The next chapters follow a logical thematic progression. Dealing with women's education, Chapter 2, "Cultivating Women" [37-59], takes up Alice Browne's distinction between "instrumentalists" (such as John Gregory, Thomas Starling, John Bristed...), who advocated women's education in a purely domestic perspective and "egalitarians" (such as Thomas Poole, Richard Wright, Robert Robinson, William Enfield, Erasmus Darwin, David Steuart Erskine [Lord Buchan]...), who thought that educated women could contribute to the public good as well as to the national prosperity; John Anderson opened a coeducational university in Glasgow (1796) which Thomas Garnett left in 1799 to join the Royal Institution in London.
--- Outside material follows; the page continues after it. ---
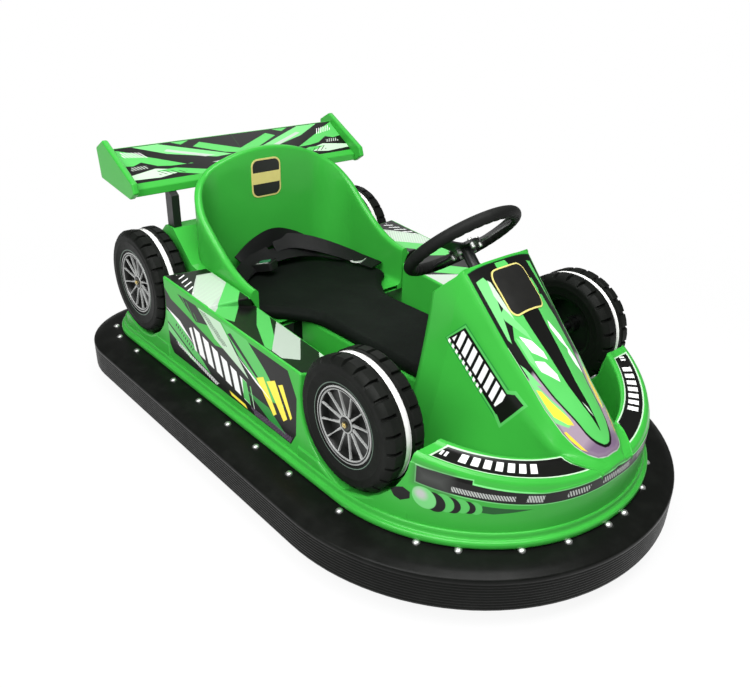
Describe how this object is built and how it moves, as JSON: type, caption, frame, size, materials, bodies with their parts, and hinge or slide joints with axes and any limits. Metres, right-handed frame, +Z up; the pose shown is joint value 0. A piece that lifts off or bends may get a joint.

"Publishing Women" [60-81] deals with the next logical stage: helping women so as to give them some economic autonomy, helping them enter public life, in particular the literary marketplace (being a writer was acceptable for a woman as a domestic occupation often compared to needlework and knitting) and to that end endeavouring to facilitate their contacts with networks of printers, booksellers, critics and friends. Several examples are provided in each case. In the wake of Samuel Johnson, who had helped several "blue stockings" (Elizabeth Carter, Elisabeth Montagu, Hannah More, Fanny Burney and Charlotte Lennox), one finds the bookseller Joseph Johnson who worked with Mary Scott, Anna Barbauld, Maria Edgeworth, Mary Hays, Priscilla Wakefield, and, mainly, Mary Wollstonecraft, who proved to be a profitable financial investment. Thomas Caddell played that role for Charlotte Smith and William Lane for several female Gothic novelists by launching the Minerva Press. Published women also had to win over the critical press. The Unitarian William Enfield published positive reviews of the works of Helen Maria Williams, Wollstonecraft and Elizabeth Inchbald, as did the Catholic Alexander Geddes of works by Mary Hays and Priscilla Wakefield. Erasmus Darwin, George Dyer, William Godwin, William Hayley and Hugh Worthington respectively advised Anna Seward, Mary Hays, Elizabeth Inchbald, Charlotte Smith and Mary Hays,   

Chapter 4, "Revising the Sexual Contract" [82-105], delves into the logical consequences of the previous chapter. It borrows part of its title from Carol Pateman's The Sexual Contract (1988) and examines the question of property rights, primogeniture and the status of married women who had become invisible beings ("feme coverte" as a result of the Norman invasion). Some radicals thought it necessary to carry out, in the microcosm of the family (the basic social unit), the consequences of the Glorious Revolution and the political contract it entailed (without forgetting that less than 20% of adult males could vote). To fight married women's legal non-existence (marriage being an indissoluble sacrament and a pillar of patriarchy), primogeniture (Dyer, Bentham) and to claim for them an equal right to divorce (Thomas Spence, Bentham) meant questioning the very construction of masculinity and femininity (Wright did not wish it). Both constructions were questioned by those who advocated sex equality in marriage, if not the elimination of the marriage contract itself, and the right to free love for both sexes (Godwin, Blake, James Henry Lawrence) not out of libertinism but so as to create a perfect state. Abortion was also envisaged (Bentham, John Henry Colls). 

If equality could be realised in the family, why not in politics? That is the core argument of the last chapter, "Imagining the Female Citizen" [106-129]. In the late 1780s and 1790s, women's right to citizenship was dis­cuss­ed by John Gales Jones, William Hodgson, Thomas Spence, Thomas Cooper, George Philips, Dyer, Starling Nor­gate, Bentham, Edward Christian, Jardine, William Shepherd, etc. Mary Wollstonecraft had already suggested women's political role as the mothers of future male citizens. Radical thinkers' arguments referred to the natural right, to the study of the "ancient constitution", to the meaning of femininity, utility, and property; these arguments were to be taken up by another man, the Owenite socialist William Thompson, in An Appeal of One Half of the Human Race, Women, against the Pretensions of the Other Half, Men in 1825 in answer to James Mill's ideas in his "Article on Government " published in 1820.

The conclusion, "The Champions' Legacy" [131-135], proves to be as didactic as the beginning and end of each chapter. It opens onto the 19th century after having highlighted "the depth and range of some men's commitment to feminism" [131] before Mary Wollstonecraft and her circle. Chernock demonstrates that the question of women's rights was not marginal in radical debates. An "Appendix" [137-148] gathers very useful biographical vignettes of some twenty-two prominent radicals. Useful notes [149-209], a bibliography distinguishing primary and secondary sources [211-244] and an index nominum et rerum [245-257] bring the finishing touch to this volume; some entries are missing in the index such as Browne (Alice), Pateman (Carole), and the Norman Yoke; and unfortunately various entries in the notes and bibliography cannot be found in the index.